Long live your protest. Long live the revolution.
 I could not resist from quoting a poem by Bertolt Brecht, read long long back, which came to my mind all of a sudden as I was watching the developments unfurl in JU. The context is entirely different, yet there is a thread that connects this movement to Brecht’s poem:

During the war

In a cell of the Italian prison in San Carlo
Full of imprisoned soldiers, drunks and thieves
A socialist soldier, with an indelible pencil, scratched on the wall:
Long live Lenin!
High above, in the semi-dark cell, hardly visible, but
Written in large letters.
As the warders saw it, they sent for a painter with a bucket of lime.
And with a long stemmed brush he whitewashed the threatening inscription. 
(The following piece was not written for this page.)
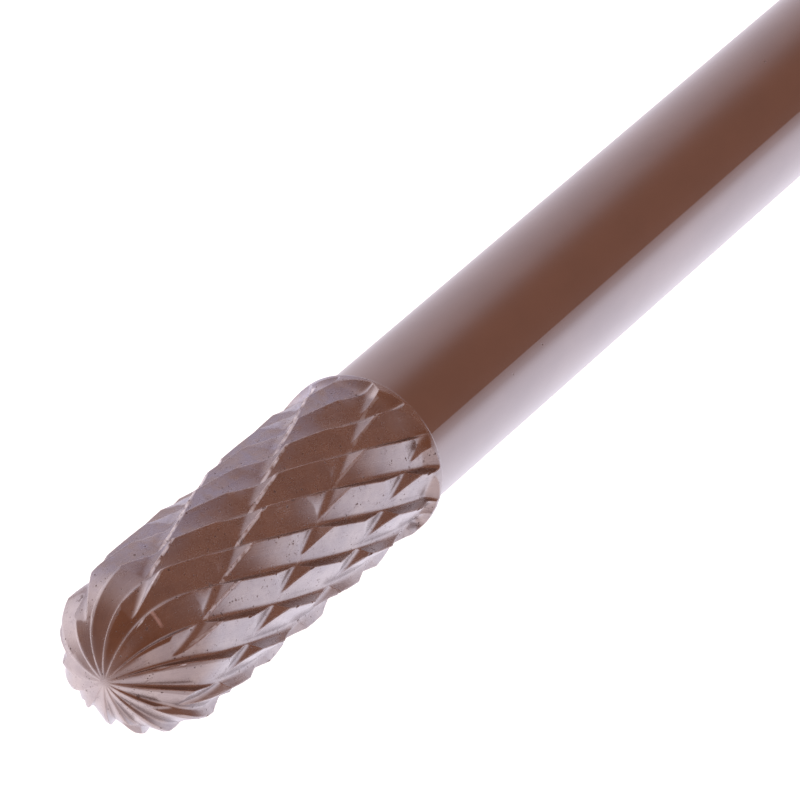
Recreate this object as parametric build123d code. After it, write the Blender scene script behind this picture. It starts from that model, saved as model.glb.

Since, however, with his lime, he painted over the letters only
Stood above in the cell, now in chalk:
Long live Lenin!
Next another painter daubed over the whole stretch with a broad brush
So that for hours it disappeared, but towards morning
As the lime dried, the inscription underneath was again conspicuous:
Long live Lenin!
Then dispatched the warder a bricklayer with a chisel against the inscription
And he scratched out letter by letter, one hour long
And as he was done, now colourless, but up above in the wall
But deeply carved, stood the unconquerable inscription:
Long live Lenin!
Now, said the soldier, get rid of the wall!